WHAT TO PRODUCE ▸ Repeat exactly the lines running from the line that contains "land = beside_leg(2, drop_at_c, 75, wire_lift)" to the line that contains "obj.matrix_parent_inverse = Matrix.Identity(4)"; include both ends and add nothing.

DATA EXTRACT ▸

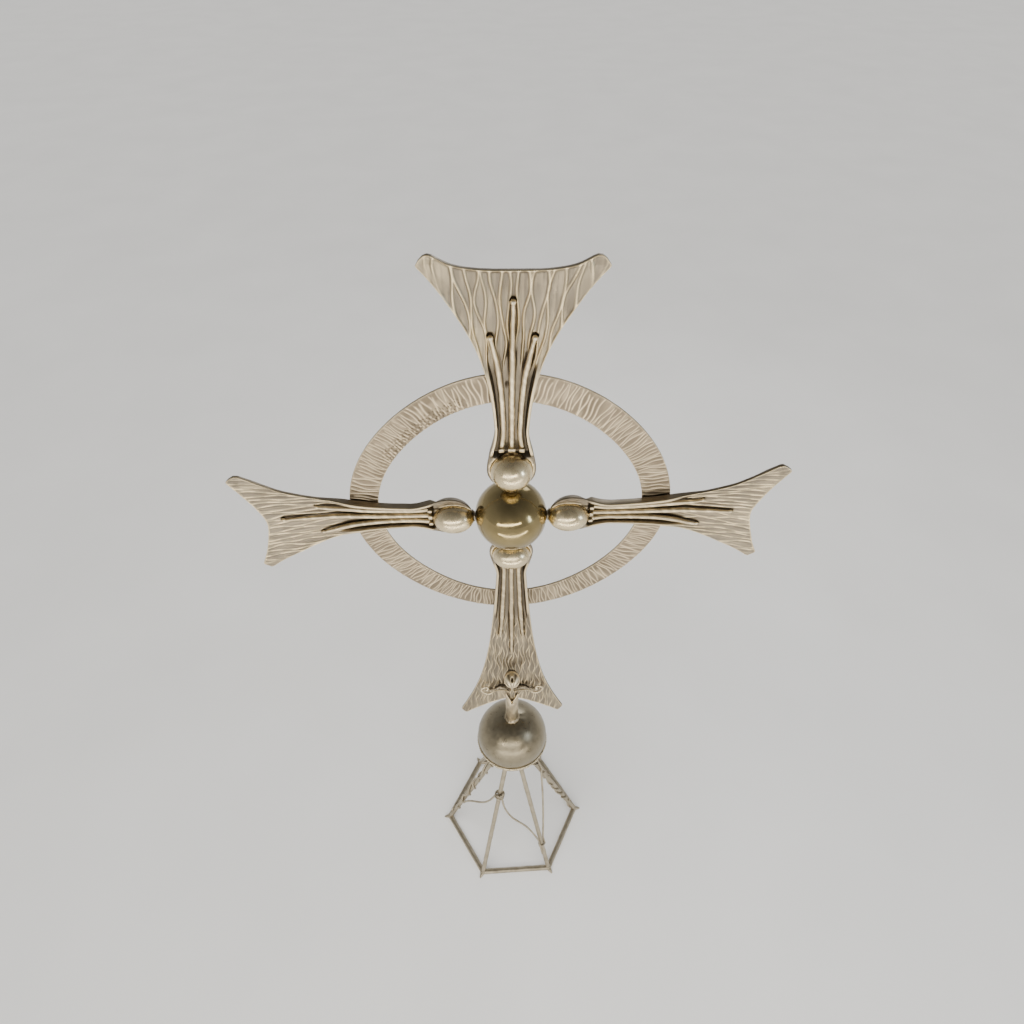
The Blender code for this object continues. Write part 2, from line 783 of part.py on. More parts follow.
def leg_angle(index):
    """Direction of a leg, in radians from +X towards +Y; leg 1 is the left one."""
    return radians(180 + stand_turn + index * 360 / leg_count)


def leg_frame(index):
    """Start, direction, outward normal and sideways direction of a leg's straight part."""
    angle = leg_angle(index)
    out = Vector((cos(angle), sin(angle), 0.0))
    start = Vector((0.0, 0.0, stand_height - leg_apex_drop))
    knee = out * foot_circle_radius + Vector((0.0, 0.0, bar_centre_z()))
    way = (knee - start).normalized()
    side = Vector((-sin(angle), cos(angle), 0.0))
    normal = side.cross(way).normalized()
    if normal.dot(out) < 0:
        normal = -normal
    return start, way, normal, side


def leg_start(index):
    """Distance from the point the legs aim at to the outside of the ball cup."""
    way = leg_frame(index)[1]
    reach = ball_cup_radius() + leg_end_gap
    sideways = leg_apex_drop ** 2 * (1 - way.z ** 2)
    return sqrt(reach ** 2 - sideways) + leg_apex_drop * way.z


def bar_centre_z():
    return bar_radius - foot_flat


def leg_path(index, extra=0.0):
    """Centre line and radii of a leg with its out-turned pointed foot."""
    start, way, normal, side = leg_frame(index)
    angle = leg_angle(index)
    out = Vector((cos(angle), sin(angle), 0.0))
    foot_z = leg_radius - foot_flat
    knee = out * foot_circle_radius + Vector((0.0, 0.0, foot_z))
    first = start + way * leg_start(index)
    points = [first, knee - way * knee_radius * 2.5]
    radii = [leg_radius + extra, leg_radius + extra]
    for t in (0.0, 0.5, 1.0):
        a = knee - way * knee_radius
        b = knee + out * knee_radius
        points.append(a * (1 - t) ** 2 + knee * 2 * t * (1 - t) + b * t ** 2)
        radii.append(leg_radius * (1.0 - 0.12 * t) + extra)
    tip = knee + out * foot_length
    tip.z = foot_point_radius
    points.append(tip)
    radii.append(foot_point_radius + extra)
    return points, radii


def add_stand():
    floor_cutter = box_cutter("cut_floor", (-1.0, -1.0, -0.1), (1.0, 1.0, 0.0))
    leg_cutters = []
    for i in range(leg_count):
        points, radii = leg_path(i)
        leg = as_mesh(tube("leg_%d" % (i + 1), points, radii, STAND_METAL))
        cut(leg, floor_cutter)
        points, radii = leg_path(i, 1.5 * clearance)
        leg_cutters.append(as_cutter(as_mesh(tube("cut_leg_%d" % (i + 1), points, radii, None,
                                                  collection=CUTTERS))))
    for i in range(leg_count):
        following = (i + 1) % leg_count
        ends = []
        for index in (i, following):
            angle = leg_angle(index)
            ends.append(Vector((foot_circle_radius * cos(angle), foot_circle_radius * sin(angle),
                                bar_centre_z())))
        # neighbouring bars meet at 120 degrees without touching
        inset = (ends[1] - ends[0]).normalized() * (bar_radius / tan(radians(60)) + clearance)
        bar = as_mesh(tube("bar_%d" % (i + 1), [ends[0] + inset, ends[1] - inset],
                           [bar_radius, bar_radius], STAND_METAL))
        cut(bar, leg_cutters[i])
        cut(bar, leg_cutters[following])
        cut(bar, floor_cutter)
    return leg_cutters


# Wires

def beside_leg(index, distance, round_degrees, free=0.0):
    """Centre of a wire that lies against a leg, round its axis from the outer side."""
    start, way, normal, side = leg_frame(index)
    reach = leg_radius + wire_radius + 2 * clearance + free
    turn = radians(round_degrees)
    return start + way * distance + (normal * cos(turn) + side * sin(turn)) * reach


def run_down(index, first, last, round_degrees, steps):
    """Points of a wire that runs along a leg."""
    return [beside_leg(index, mix(first, last, i / steps), round_degrees) for i in range(steps + 1)]


def span(start, end, bow, peak, steps):
    """Points between start and end, both left out, pushed aside by bow, most at the share peak."""
    points = []
    for i in range(1, steps):
        t = i / steps
        points.append(start.lerp(end, t) + Vector(bow) * sin(pi * t ** (log(0.5) / log(peak))))
    return points


def add_wire(name, route):
    points = spline_points([tuple(point) for point in route], 2)
    return tube(name, points, [wire_radius] * len(points), STAND_METAL)


def wire_route():
    """From the ball cup down leg 1, across to leg 2 and its clip, and on to leg 3."""
    top = leg_start(0) + wire_end_gap
    route = run_down(0, top, wire_leave_a - 0.05, 0, 1)
    route.append(beside_leg(0, wire_leave_a - 0.020, 35, wire_lift))
    route.append(beside_leg(0, wire_leave_a, 75, wire_lift))
    arrive = [beside_leg(1, wire_at_b, -60, wire_lift), beside_leg(1, wire_at_b - 0.008, -20, wire_lift),
              beside_leg(1, wire_at_b - 0.008, 20, wire_lift), beside_leg(1, wire_at_b, 60, wire_lift)]
    route += span(route[-1], arrive[0], wire_bow_ab, 0.6, 3) + arrive
    land = beside_leg(2, wire_at_c, -60, wire_lift)
    route += span(arrive[-1], land, wire_bow_bc, 0.3, 3) + [land]
    route += run_down(2, wire_at_c + 0.03, wire_end_c, -60, 1)
    return route


def drop_route():
    """From the ball cup down leg 4 and across to leg 3."""
    top = leg_start(3) + wire_end_gap
    route = run_down(3, top, drop_leave_d - 0.05, 0, 1)
    route.append(beside_leg(3, drop_leave_d - 0.020, -35, wire_lift))
    route.append(beside_leg(3, drop_leave_d, -75, wire_lift))
    land = beside_leg(2, drop_at_c, 75, wire_lift)
    route += span(route[-1], land, wire_bow_dc, 0.5, 3) + [land]
    route += run_down(2, drop_at_c + 0.03, drop_at_c + 0.06, 75, 1)
    return route


add_ring()
hubs = {label: add_arm(label, arm) for label, arm in ARMS.items()}
add_balls()
add_ball_cup()
add_stem()
add_bud(hubs["bottom"])
add_scroll("left", 1, hubs["bottom"])
add_scroll("right", -1, hubs["bottom"])
add_stand()
add_wire("wire", wire_route())
add_wire("drop_wire", drop_route())
bpy.context.view_layer.update()
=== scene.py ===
"""Looks of the church ring cross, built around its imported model."""
import math

import bmesh
import bpy
import numpy as np
from mathutils import Matrix, Quaternion, Vector


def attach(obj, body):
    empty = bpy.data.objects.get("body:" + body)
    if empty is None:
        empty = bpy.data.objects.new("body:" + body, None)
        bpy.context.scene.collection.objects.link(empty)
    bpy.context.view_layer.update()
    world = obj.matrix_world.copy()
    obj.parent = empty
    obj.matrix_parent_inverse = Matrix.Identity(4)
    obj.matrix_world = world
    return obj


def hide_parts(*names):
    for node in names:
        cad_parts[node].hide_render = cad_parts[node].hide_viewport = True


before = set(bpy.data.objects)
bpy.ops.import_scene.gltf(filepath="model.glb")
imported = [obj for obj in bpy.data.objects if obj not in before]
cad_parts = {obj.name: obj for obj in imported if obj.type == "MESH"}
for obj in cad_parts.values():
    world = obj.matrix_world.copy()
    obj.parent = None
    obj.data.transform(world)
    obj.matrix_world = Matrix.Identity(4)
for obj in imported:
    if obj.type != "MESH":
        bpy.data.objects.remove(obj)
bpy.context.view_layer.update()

# Sizes of the model, in metres
CLEARANCE = 0.0003
STAND_HEIGHT = 0.8815
RING_Z = STAND_HEIGHT + 1.2905
RING_RADIUS = 0.450
RING_BAND = 0.080
RING_THICKNESS = 0.009
RING_LOBE = 0.006
RING_FRONT_Y = 0.045
RING_DROP = 0.003
BALL_RADIUS = 0.099
BALL_SWELL = 0.0030
BALL_Y = 0.024
PIN_RADIUS = 0.0145
PIN_Y = 0.020
CUP_RADIUS = 0.0655
CUP_WALL = 0.0050
CUP_RIM_Y = 0.017
CUP_RIM_THICKNESS = 0.004
EGG_GAP = 0.0036
BOWL_GAP = 0.0009
CHANNEL_FLOOR_Y = 0.036
RIM_HEIGHT = 0.0215
DISH_DEPTH = 0.0145
CHANNEL_FLOOR_SHARE = 0.76
BACK_ROUNDING = 0.0065
PLATE_THICKNESS = 0.0106
PLATE_LEAST = 0.0022
PIT_DEPTH = 0.0050
TIP_FRONT_Y = -0.0050
SWEEP_POWER = 1.5
SWEEP_S = RING_RADIUS + RING_LOBE
ROD_RADIUS = 0.0074
ROD_TIP_RADIUS = 0.0044
ROD_CHANNEL_SHARE = 0.50
ROD_TIP_SHARE = 0.58
LOWER_BALL_RADIUS = 0.144
BALL_CUP_WALL = 0.0032
BALL_CUP_LATITUDE = -16.0
STEM_RADIUS = 0.0247
STEM_BEAD_RADIUS = 0.0310
STEM_OVERLAP = 0.072
STEM_FLATNESS = 0.52
NOTCH_DEPTH = 0.066
NOTCH_DROP = 0.030
NOTCH_FLARE = 1.5
NOTCH_LIP_RADIUS = 0.0021
RIDGE_HEIGHT = 0.0032
BUD_RADIUS = 0.0290
BUD_S = 0.818
BUD_Y = -0.024
BUD_LEAN = 45
BUD_HEART_DEPTH = 0.008
BUD_NECK_S = 0.936
BUD_HOLLOW_S = 0.842
CRESCENT_S = 0.914
CRESCENT_HALF = 0.0072
SCROLL_DROP = 0.011
FOOT_CIRCLE = 0.3195
STAND_TURN = 1.8
LEG_APEX_DROP = 0.030
LEG_RADIUS = 0.010
FOOT_LENGTH = 0.030
FOOT_FLAT = 0.0015
KNEE_RADIUS = 0.012
BAR_RADIUS = 0.012
BEAD_RADIUS = 0.0138
WIRE_RADIUS = 0.0044
TIE_RADIUS = 0.0036
STRAND_RADIUS = 0.0028
RING_STROKES = 236

# The photograph's camera, with angles in degrees and the focal length in pixels
CAMERA_PLACE = (-0.0297, -1.3068, 3.5129)
CAMERA_DOWN = 46.176
CAMERA_TURN = 1.831
CAMERA_ROLL = 0.1457
CAMERA_FOCUS = 662.72
CAMERA_SHIFT = (-3.5, 13.5)
IMAGE_SIZE = 1024
SENSOR_WIDTH = 36.0

# Strength of the studio's sky at the horizon and high up
SKY_LOW = 0.62
SKY_HIGH = 0.17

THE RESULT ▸
    land = beside_leg(2, drop_at_c, 75, wire_lift)
    route += span(route[-1], land, wire_bow_dc, 0.5, 3) + [land]
    route += run_down(2, drop_at_c + 0.03, drop_at_c + 0.06, 75, 1)
    return route


add_ring()
hubs = {label: add_arm(label, arm) for label, arm in ARMS.items()}
add_balls()
add_ball_cup()
add_stem()
add_bud(hubs["bottom"])
add_scroll("left", 1, hubs["bottom"])
add_scroll("right", -1, hubs["bottom"])
add_stand()
add_wire("wire", wire_route())
add_wire("drop_wire", drop_route())
bpy.context.view_layer.update()
=== scene.py ===
"""Looks of the church ring cross, built around its imported model."""
import math

import bmesh
import bpy
import numpy as np
from mathutils import Matrix, Quaternion, Vector


def attach(obj, body):
    empty = bpy.data.objects.get("body:" + body)
    if empty is None:
        empty = bpy.data.objects.new("body:" + body, None)
        bpy.context.scene.collection.objects.link(empty)
    bpy.context.view_layer.update()
    world = obj.matrix_world.copy()
    obj.parent = empty
    obj.matrix_parent_inverse = Matrix.Identity(4)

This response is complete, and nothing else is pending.